[start]
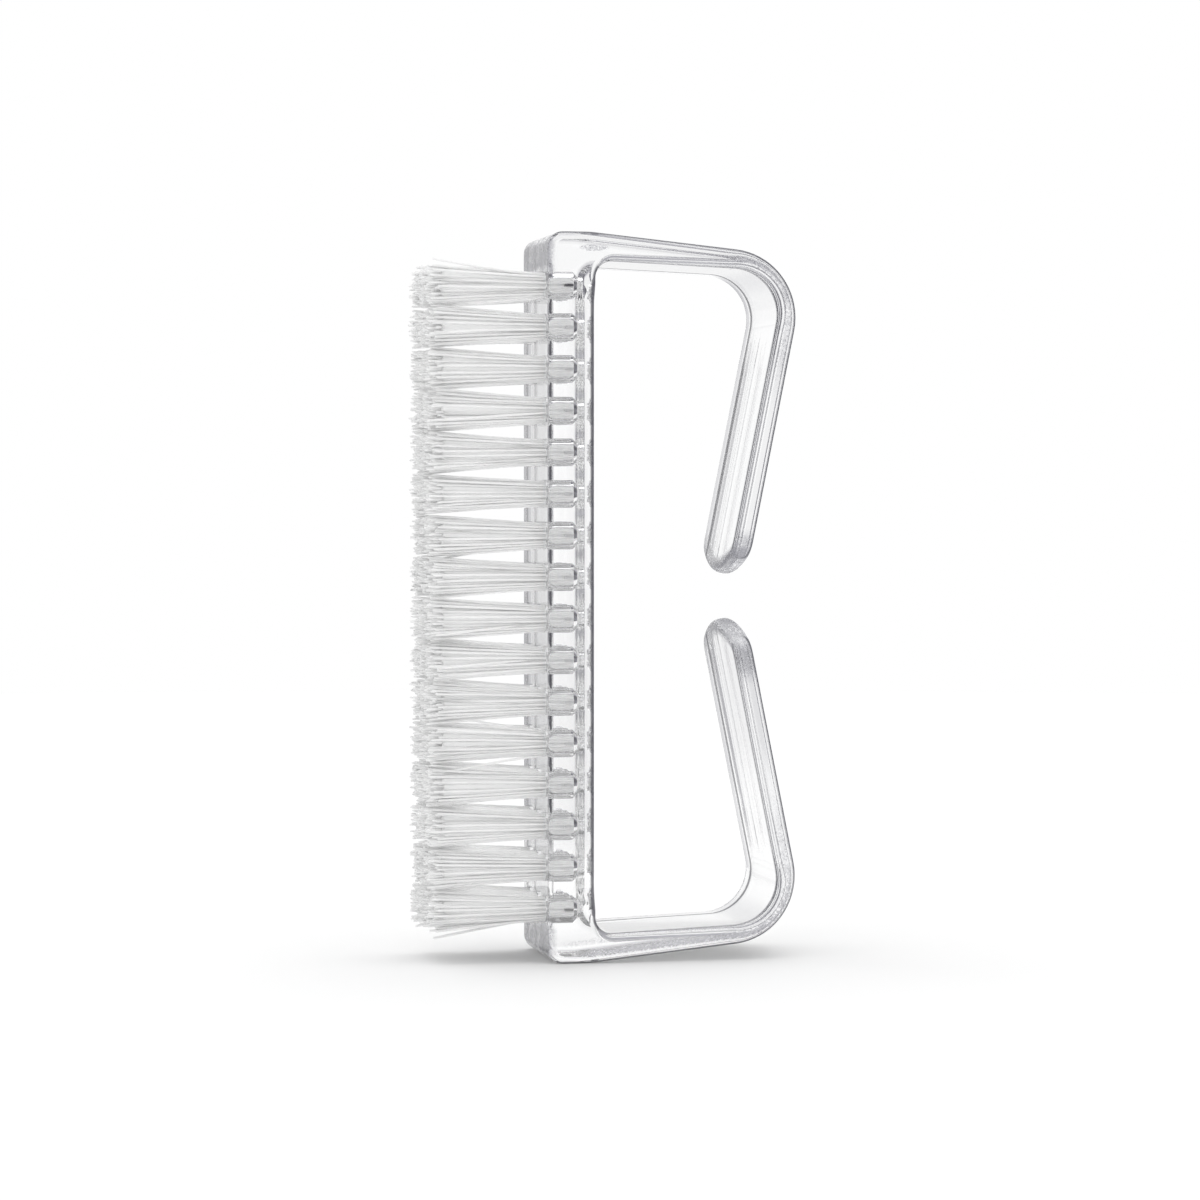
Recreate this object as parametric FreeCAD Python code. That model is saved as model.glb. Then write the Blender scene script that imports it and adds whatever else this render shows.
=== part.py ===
import FreeCAD, Part
import math
import os

from FreeCAD import Vector

# A clear moulded nail brush. It stands on one end of its bristle plate: Z runs
# along the plate, X from the bristle tips through the plate to the claws of the
# handle, and Y across the brush. The origin is the middle of the end it stands on.
# Lengths are in millimetres and angles in degrees.

# Faces that meet at less than this turn run on smoothly
smooth_turn_angle = 20.0

# Body: the bristle plate and the handle are one moulding of one width
brush_width = 19.0
plate_length = 95.0
plate_thickness = 6.3
edge_rounding = 1.05
front_corner_radius = 2.0
back_rounding = 2.0
back_rounding_fade = 4.0

# Handle: two arms leave the back of the plate at its ends, and each is bent round
# into a claw that leans in towards the plate
shoulder_start = 5.6
shoulder_radius = 12.0
arm_root_thickness = 3.7
arm_root_fillet = 2.2
arm_outer_angle = 6.0
arm_inner_angle = 2.6
outer_corner_radius = 8.9
inner_corner_radius = 6.0
claw_reach = 19.6
claw_thickness = 2.55
claw_lean_angle = 11.3
claw_gap = 5.9
claw_crown = 3.0
claw_corner_radius = 3.0

# Tuft holes, blind, with a narrower pilot at the bottom
row_count = 16
row_pitch = 5.41
column_count = 3
column_pitch = 5.8
hole_diameter = 3.6
hole_depth = 4.0
hole_bottom_chamfer = 0.5
pilot_diameter = 2.2
pilot_depth = 0.8
cut_overrun = 1.0

# Bristle tufts, each folded over a flat metal anchor
tuft_clearance = 0.05
tuft_free_length = 15.8
tuft_tip_diameter = 5.1
tuft_tip_crown = 0.6
tuft_rib_count = 10
tuft_rib_depth = 0.45

# Anchors
anchor_height = 1.1
anchor_thickness = 0.3
anchor_clearance = 0.02

plate_front = -plate_thickness / 2
plate_back = plate_thickness / 2
plate_middle = plate_length / 2
brush_side = brush_width / 2


def direction(angle):
    """A unit vector in the XZ plane, turned from +X towards +Z."""
    turn = math.radians(angle)
    return Vector(math.cos(turn), 0, math.sin(turn))


def crossing(point_a, way_a, point_b, way_b):
    """Where two lines of the XZ plane meet."""
    between = point_b - point_a
    turn = way_a.x * way_b.z - way_a.z * way_b.x
    along = (between.x * way_b.z - between.z * way_b.x) / turn
    return point_a + way_a * along


def corner_arc(before, corner, after, radius):
    """The arc that rounds a corner, with the points where it starts and ends."""
    way_in = (before - corner).normalize()
    way_out = (after - corner).normalize()
    half_angle = way_in.getAngle(way_out) / 2
    reach = radius / math.tan(half_angle)
    start = corner + way_in * reach
    end = corner + way_out * reach
    bisector = (way_in + way_out).normalize()
    middle = corner + bisector * (radius / math.sin(half_angle) - radius)
    return Part.Arc(start, middle, end).toShape(), start, end


def rounded_outline(corners):
    """A closed wire through (point, radius) corners. A radius of zero stays sharp."""
    edges = []
    ends = []
    for number, (corner, radius) in enumerate(corners):
        if radius > 0:
            before = corners[number - 1][0]
            after = corners[(number + 1) % len(corners)][0]
            arc, start, end = corner_arc(before, corner, after, radius)
            edges.append(arc)
            ends.append((start, end))
        else:
            ends.append((corner, corner))
    for number in range(len(corners)):
        leave = ends[number][1]
        arrive = ends[(number + 1) % len(corners)][0]
        edges.append(Part.LineSegment(leave, arrive).toShape())
    return Part.Wire(Part.__sortEdges__(edges))


def upper_corners():
    """The corners of the upper half of the body's outline, seen from the side."""
    front_end = Vector(plate_front, 0, plate_length)
    shoulder = Vector(plate_front + shoulder_start, 0, plate_length)
    outer_way = direction(-arm_outer_angle)
    claw_way = direction(90 - claw_lean_angle)
    claw_across = direction(-claw_lean_angle)
    claw_outer = Vector(plate_back + claw_reach, 0, plate_middle)
    claw_inner = claw_outer - claw_across * claw_thickness

    # The claw is cut off square, so the rounded outer corner is its lowest point
    lift = edge_rounding * (claw_way.z - claw_across.z - claw_way.cross(claw_across).Length)
    end_height = Vector(0, 0, plate_middle + claw_gap / 2 - lift)
    end_outer = crossing(end_height, direction(0), claw_outer, claw_way)
    end_inner = end_outer - claw_across * claw_thickness

    root = Vector(plate_back, 0, plate_length - arm_root_thickness)
    return [
        (front_end, front_corner_radius),
        (shoulder, shoulder_radius),
        (crossing(shoulder, outer_way, claw_outer, claw_way), outer_corner_radius),
        (end_outer, 0),
        (end_inner, 0),
        (crossing(root, direction(-arm_inner_angle), claw_inner, claw_way), inner_corner_radius),
        (root, arm_root_fillet),
    ]


def meets_sharply(solid, edge):
    """Whether the two faces at an edge turn there, rather than run on smoothly."""
    middle = edge.valueAt((edge.FirstParameter + edge.LastParameter) / 2)
    normals = []
    for face in solid.ancestorsOfType(edge, Part.Face):
        u, v = face.Surface.parameter(middle)
        normals.append(face.normalAt(u, v))
    return normals[0].getAngle(normals[1]) > math.radians(smooth_turn_angle)


def runs_across_claw_end(edge):
    """Whether an edge is one of a claw end's corners, square to the claw's faces."""
    box = edge.BoundBox
    flat = box.YLength < edge_rounding
    short = edge.Length < claw_thickness + edge_rounding
    near_middle = abs(box.Center.z - plate_middle) < claw_gap + claw_crown
    return flat and short and near_middle


def claw_end_cutter(end_outer):
    """What rounds off the upper claw's end across its width, given its outer corner."""
    radius = (brush_side**2 + claw_crown**2) / (2 * claw_crown)
    length = claw_thickness + 2 * cut_overrun
    width = brush_width + 2 * cut_overrun
    left = cut_overrun - length
    low = Vector(left, -width / 2, -cut_overrun)
    block = Part.makeBox(length, width, cut_overrun + claw_crown + claw_corner_radius, low)
    tongue = Part.makeCylinder(radius, length, Vector(left, 0, radius), Vector(1, 0, 0))
    cutter = block.cut(tongue)
    cutter.rotate(Vector(0, 0, 0), Vector(0, 1, 0), claw_lean_angle)
    cutter.translate(end_outer)
    return cutter


def back_rounding_cutter(side):
    """What the fuller rounding takes off one back edge of the plate.

    It is a square corner less a rod. The rod runs along the plate and bends away
    at both ends, so that the rounding fades into the plain edge before the arms.
    """
    outward = Vector(1, side, 0).normalize()
    rod_middle = Vector(plate_back - back_rounding, side * (brush_side - back_rounding), 0)
    clear = (back_rounding - edge_rounding) * (math.sqrt(2) - 1)
    bend_radius = (back_rounding_fade**2 + clear**2) / (2 * clear)
    bend_length = back_rounding_fade + back_rounding
    bend_angle = math.degrees(math.asin(bend_length / bend_radius))
    low = arm_root_thickness + arm_root_fillet
    high = plate_length - low

    straight_low = rod_middle + Vector(0, 0, low + back_rounding_fade)
    straight_high = rod_middle + Vector(0, 0, high - back_rounding_fade)
    up = Vector(0, 0, 1)
    rod = Part.makeCylinder(back_rounding, straight_high.z - straight_low.z, straight_low, up)
    hinge = outward.cross(up)
    bends = []
    for start, turn in ((straight_low, bend_angle), (straight_high, -bend_angle)):
        disc = Part.Face(Part.Wire(Part.Circle(start, up, back_rounding).toShape()))
        bends.append(disc.revolve(start + outward * bend_radius, hinge, turn))

    size = back_rounding + cut_overrun
    corner = Vector(rod_middle.x, min(rod_middle.y, rod_middle.y + side * size), low)
    block = Part.makeBox(size, size, high - low, corner)
    return block.cut([rod] + bends)


def tuft_places():
    """The middle of each tuft hole's mouth, a list of columns for each row."""
    first_row = plate_middle - row_pitch * (row_count - 1) / 2
    first_column = -column_pitch * (column_count - 1) / 2
    return [
        [
            Vector(plate_front, first_column + column * column_pitch, first_row + row * row_pitch)
            for column in range(column_count)
        ]
        for row in range(row_count)
    ]


def turned_solid(profile):
    """A solid turned about the X axis from (depth, radius) points of its outline."""
    points = [Vector(depth, 0, radius) for depth, radius in profile]
    face = Part.Face(Part.makePolygon(points + points[:1]))
    return face.revolve(Vector(0, 0, 0), Vector(1, 0, 0), 360)


def hole_profile(clearance, mouth):
    """The outline of a tuft hole, drawn in by a clearance and begun at the mouth."""
    radius = hole_diameter / 2 - clearance
    pilot_radius = pilot_diameter / 2 - clearance
    shoulder = hole_depth - clearance
    bottom = hole_depth + pilot_depth - clearance
    return [
        (mouth, radius),
        (shoulder - hole_bottom_chamfer, radius),
        (shoulder, radius - hole_bottom_chamfer),
        (shoulder, pilot_radius),
        (bottom, pilot_radius),
        (bottom, 0),
    ]


def make_hole():
    """The space of one tuft hole, with its mouth at the origin and its depth along +X."""
    return turned_solid([(-cut_overrun, 0)] + hole_profile(0, -cut_overrun))


def make_anchor(clearance):
    """An anchor, flat across the hole at the end of its straight part."""
    bottom = hole_depth - hole_bottom_chamfer - tuft_clearance
    width = hole_diameter - 2 * tuft_clearance + 2 * clearance
    height = anchor_height + 2 * clearance
    thickness = anchor_thickness + 2 * clearance
    corner = Vector(bottom - anchor_height - clearance, -width / 2, -thickness / 2)
    return Part.makeBox(height, width, thickness, corner)


def ribbed_outline(depth, radius):
    """An outline across a tuft at a depth, with its ribs out to the radius."""
    points = []
    for number in range(2 * tuft_rib_count):
        angle = math.pi * number / tuft_rib_count
        reach = radius if number % 2 == 0 else radius - tuft_rib_depth
        points.append(Vector(depth, reach * math.cos(angle), reach * math.sin(angle)))
    return Part.makePolygon(points + points[:1])


def make_tuft():
    """A tuft: its folded shank in the hole and its free part, ribbed and flared to the tips."""
    shank = turned_solid([(0, 0)] + hole_profile(tuft_clearance, 0))
    mouth_radius = hole_diameter / 2 - 2 * tuft_clearance
    tip_radius = tuft_tip_diameter / 2
    outlines = [
        ribbed_outline(0, mouth_radius),
        ribbed_outline(tuft_tip_crown - tuft_free_length, tip_radius),
        ribbed_outline(-tuft_free_length, tip_radius - tuft_tip_crown),
    ]
    free = Part.makeLoft(outlines, True, True)
    return shank.fuse(free).cut(make_anchor(anchor_clearance))


def placed(shape, place):
    """A copy of a shape at a tuft's place."""
    copy = shape.copy()
    copy.translate(place)
    return copy


def make_body(places):
    """The clear moulding: plate, arms and claws, with rounded edges and tuft holes."""
    upper = upper_corners()
    lower = [(Vector(p.x, 0, plate_length - p.z), radius) for p, radius in reversed(upper)]
    outline = rounded_outline(upper + lower)
    outline.translate(Vector(0, -brush_side, 0))
    body = Part.Face(outline).extrude(Vector(0, brush_width, 0))

    upper_cutter = claw_end_cutter(upper[3][0])
    lower_cutter = upper_cutter.mirror(Vector(0, 0, plate_middle), Vector(0, 0, 1))
    body = body.cut([upper_cutter, lower_cutter])
    claw_corners = [edge for edge in body.Edges if runs_across_claw_end(edge)]
    body = body.makeFillet(claw_corner_radius, claw_corners)
    sharp = [edge for edge in body.Edges if meets_sharply(body, edge)]
    body = body.makeFillet(edge_rounding, sharp)
    body = body.cut([back_rounding_cutter(1), back_rounding_cutter(-1)])
    hole = make_hole()
    return body.cut([placed(hole, place) for row in places for place in row])


def main():
    """Writes the body, and each row's tufts and anchors as groups of separate solids."""
    os.makedirs("parts", exist_ok=True)
    places = tuft_places()
    tuft = make_tuft()
    anchor = make_anchor(0)
    make_body(places).exportStep("parts/brush_body.step")
    for number, row in enumerate(places, 1):
        tufts = Part.makeCompound([placed(tuft, place) for place in row])
        tufts.exportStep(f"parts/tuft_row_{number:02d}.step")
        anchors = Part.makeCompound([placed(anchor, place) for place in row])
        anchors.exportStep(f"parts/anchor_row_{number:02d}.step")


main()
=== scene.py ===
import math
import random

import bpy
from bpy.props import EnumProperty, FloatProperty, FloatVectorProperty, IntProperty, PointerProperty
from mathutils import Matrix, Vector


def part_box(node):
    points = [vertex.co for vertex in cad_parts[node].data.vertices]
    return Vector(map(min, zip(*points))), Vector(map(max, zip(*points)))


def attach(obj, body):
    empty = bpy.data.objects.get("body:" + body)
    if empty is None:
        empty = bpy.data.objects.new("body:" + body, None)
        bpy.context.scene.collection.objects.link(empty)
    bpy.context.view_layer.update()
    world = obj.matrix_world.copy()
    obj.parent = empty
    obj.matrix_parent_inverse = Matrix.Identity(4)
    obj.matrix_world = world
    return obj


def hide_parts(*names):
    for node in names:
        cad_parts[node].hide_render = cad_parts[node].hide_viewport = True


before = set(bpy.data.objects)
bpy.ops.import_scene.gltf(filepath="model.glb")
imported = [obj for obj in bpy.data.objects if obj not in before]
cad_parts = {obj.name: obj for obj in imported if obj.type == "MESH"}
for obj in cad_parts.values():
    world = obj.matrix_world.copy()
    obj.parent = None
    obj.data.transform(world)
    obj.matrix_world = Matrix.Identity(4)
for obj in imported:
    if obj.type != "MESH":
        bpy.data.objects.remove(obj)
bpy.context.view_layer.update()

bl_info = {
    "name": "Nail brush",
    "version": (1, 0, 0),
    "blender": (4, 5, 0),
    "location": "View3D > Sidebar > Nail brush",
    "description": "Dresses a clear nail brush: moulding, bristle tufts, anchors and studio",
    "category": "Object",
}

MM = 0.001
BODY = "root"
ROWS = sorted(name[-2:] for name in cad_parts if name.startswith("tuft_row_"))
PLATE_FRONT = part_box("brush_body")[0].x
SIDE = 9.5 * MM
SIDE_LIMIT = 9.25 * MM
MIDDLE = 47.5 * MM
VIEW_TURN = math.radians(11.5)
GOLDEN_ANGLE = math.pi * (3 - math.sqrt(5))


class TuftSizes(bpy.types.PropertyGroup):
    """Sizes of the bristle tufts."""

    filament: FloatProperty(
        name="Filament", description="Diameter of one filament", default=0.34 * MM, unit="LENGTH")
    ends: IntProperty(
        name="Ends", description="Filament ends in one tuft, two to each fold", default=96)
    length: FloatProperty(
        name="Length", description="Usual free length", default=14.95 * MM, unit="LENGTH")
    ragged: FloatProperty(
        name="Ragged", description="How far the ends stray in length", default=0.75 * MM,
        unit="LENGTH")
    root_radius: FloatProperty(
        name="Root radius", description="Radius of the bundle in its hole", default=1.58 * MM,
        unit="LENGTH")
    tip_radius: FloatProperty(
        name="Tip radius", description="Radius of the bundle at its ends", default=2.55 * MM,
        unit="LENGTH")
    waver: FloatProperty(
        name="Waver", description="How far an end strays sideways", default=0.16 * MM,
        unit="LENGTH")
    column_pitch: FloatProperty(
        name="Column pitch", description="Distance between columns", default=5.8 * MM,
        unit="LENGTH")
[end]
# STATED GOAL
Beginning at the first line above, repeat exactly until the line containing "from FreeCAD import Vector", which is included.

# SOLUTION FOR THIS TASK
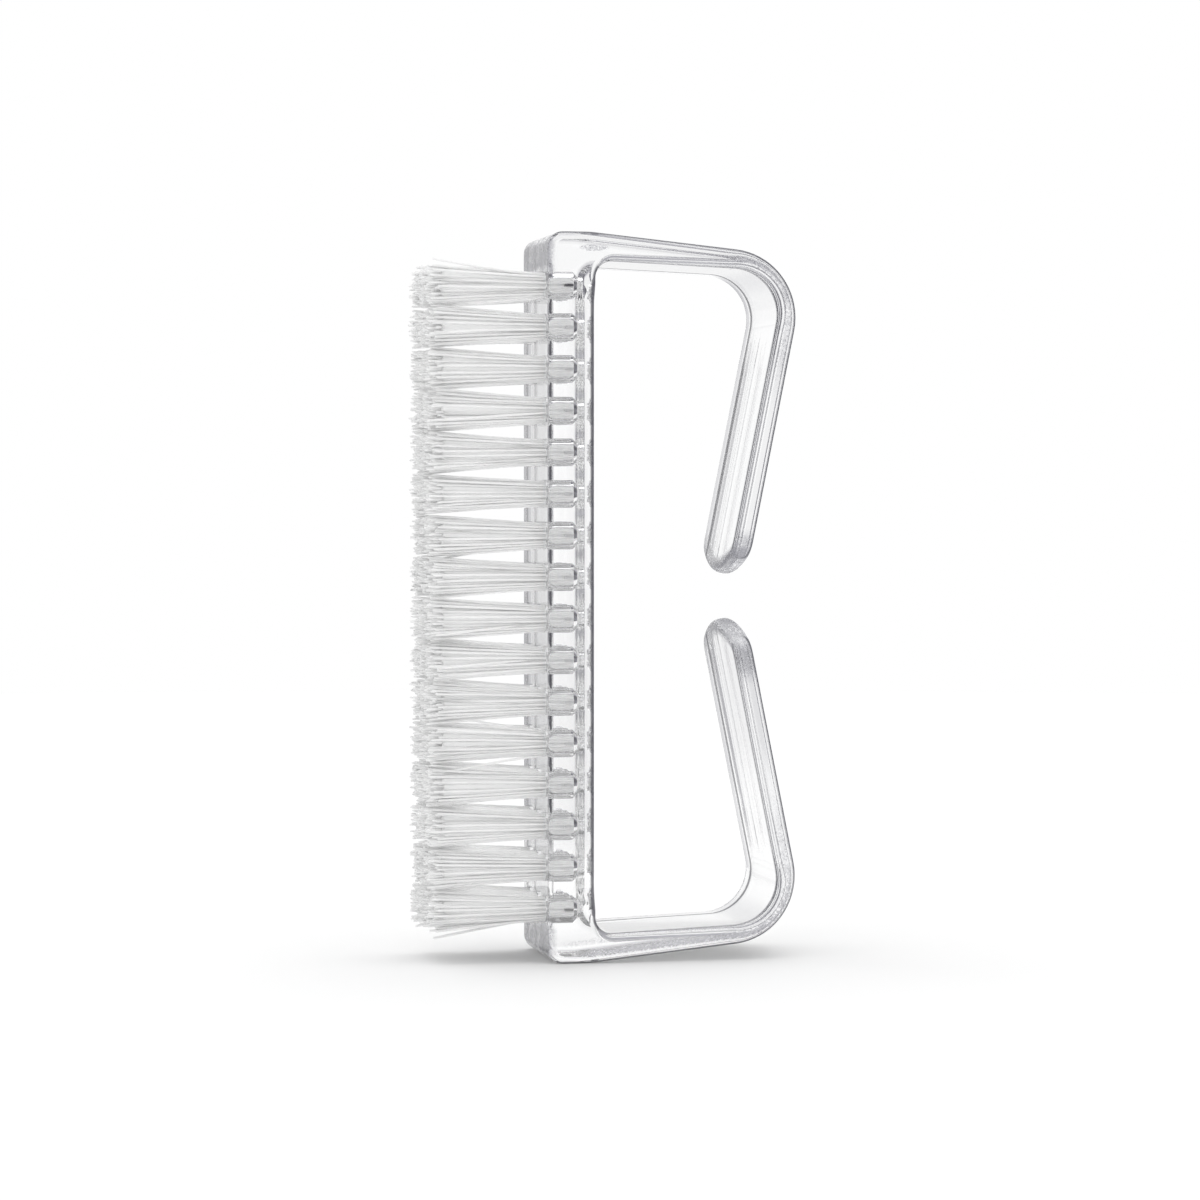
Recreate this object as parametric FreeCAD Python code. That model is saved as model.glb. Then write the Blender scene script that imports it and adds whatever else this render shows.
=== part.py ===
import FreeCAD, Part
import math
import os

from FreeCAD import Vector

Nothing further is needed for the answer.